||Obituary, Louisiana Courier, 14 Sept. 1842:|
DIED - at New Iberia, La., at the age of 28 years, Mr. Octave Pitard. He was a good son, a kind brother, an affectionate husband and father, and sincere friend. His loss will long be regretted by his widowed mother, to whom he was a comfort and a support, a disconsolate widow and children, and a numerous circle of friends and acquaintances.
- His parish baptismal record gives the names of his parents (and where his parents were from) and his grandparents.
The 1832 City directory shows this entry: "Pitard, O. . . . accountant . . . 15 Bienville." He appears in the 1840 census, when he is living in Ward 2. He later moved, because died in 1842 in St. Landry Parish; he may have been living in New Orleans at the time, but I cannot find a record of his family to confirm this.
On 29 April 1835 he attested to the death of Pierre Hacker, the father of his brother Joseph's wife: ". . . appeared Octave Pitard, a native of this city, aged about twenty two years, a merchant, residing in St.
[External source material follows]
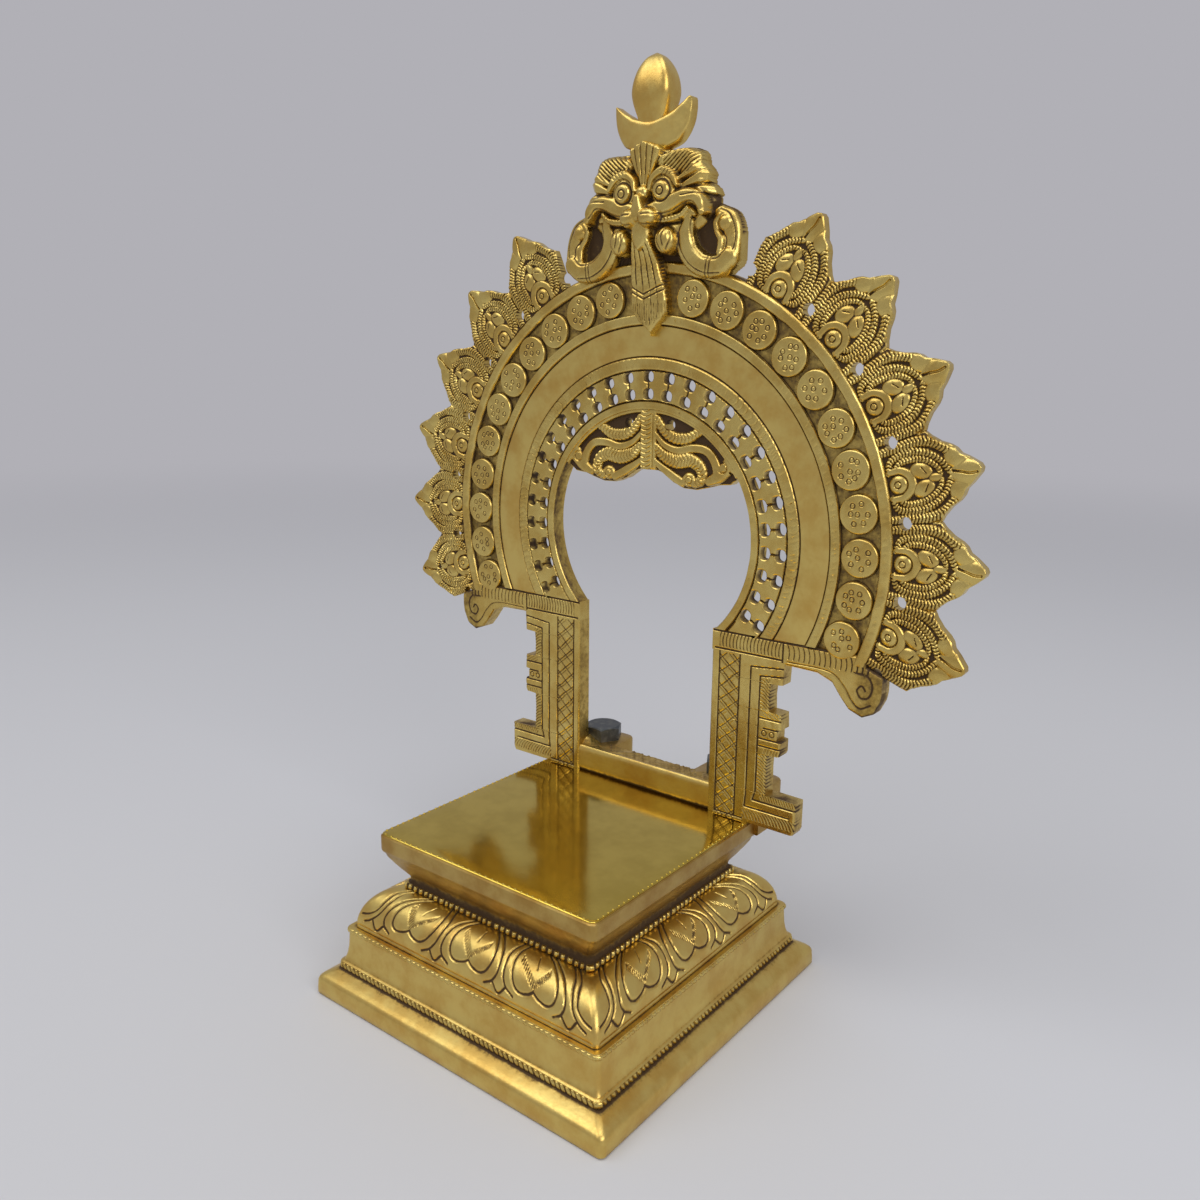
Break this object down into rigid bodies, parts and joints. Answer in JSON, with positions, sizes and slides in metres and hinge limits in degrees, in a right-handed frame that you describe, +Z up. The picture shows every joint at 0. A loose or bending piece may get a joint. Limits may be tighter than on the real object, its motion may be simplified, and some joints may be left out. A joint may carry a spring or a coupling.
{
  "type": "deity throne with aureole",
  "caption": "Cast brass deity throne: stepped square lotus pedestal with a polished seat and an upright pierced aureole crowned by a lion mask and a finial.",
  "frame": {"origin": "middle of the pedestal's underside, on the surface it stands on", "axes": "+Z up, -Y towards the front of the throne, +X to the right as seen from the front"},
  "size_m": [0.312, 0.165, 0.406],
  "materials": {
    "cast_brass": "satin cast and chased, dark in the recesses",
    "polished_brass": "polished",
    "dark_steel": "dark oxide"
  },
  "bodies": {
    "pedestal": {"plinth_casting": "cast_brass", "lotus_cushion": "cast_brass", "seat_casting": "polished_brass", "hex_nut_left": "dark_steel", "hex_nut_right": "dark_steel", "tie_screw_1": "dark_steel", "tie_screw_2": "dark_steel", "tie_screw_3": "dark_steel", "tie_screw_4": "dark_steel"},
    "aureole": {"aureole_plate": "cast_brass", "lion_mask": "cast_brass", "crescent_finial": "cast_brass", "mask_rivet_left": "cast_brass", "mask_rivet_right": "cast_brass", "mask_rivet_lower": "cast_brass", "hex_bolt_left": "dark_steel", "hex_bolt_right": "dark_steel"}
  },
  "joints": [
    {"name": "lift_off", "type": "slide", "parent": "pedestal", "child": "aureole", "axis": [0, 0, 1], "range_m": [0, 0.06]}
  ]
}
Peter Street no. 15 between Levee and Chartres streets, who by these presents doth declare that Pierre Hacker, at native of the Island of St. Domingo, aged about fifty-two years, late a merchant, died in this City on the thirteenth instant, at ten o'clock A.M. in a house situated [in] Levee Street, between Toulouse and St. Louis Streets, that the said deceased was married and has left children."
In 1838 he was the sponsor at the baptism for his nephew Gustave Pitard.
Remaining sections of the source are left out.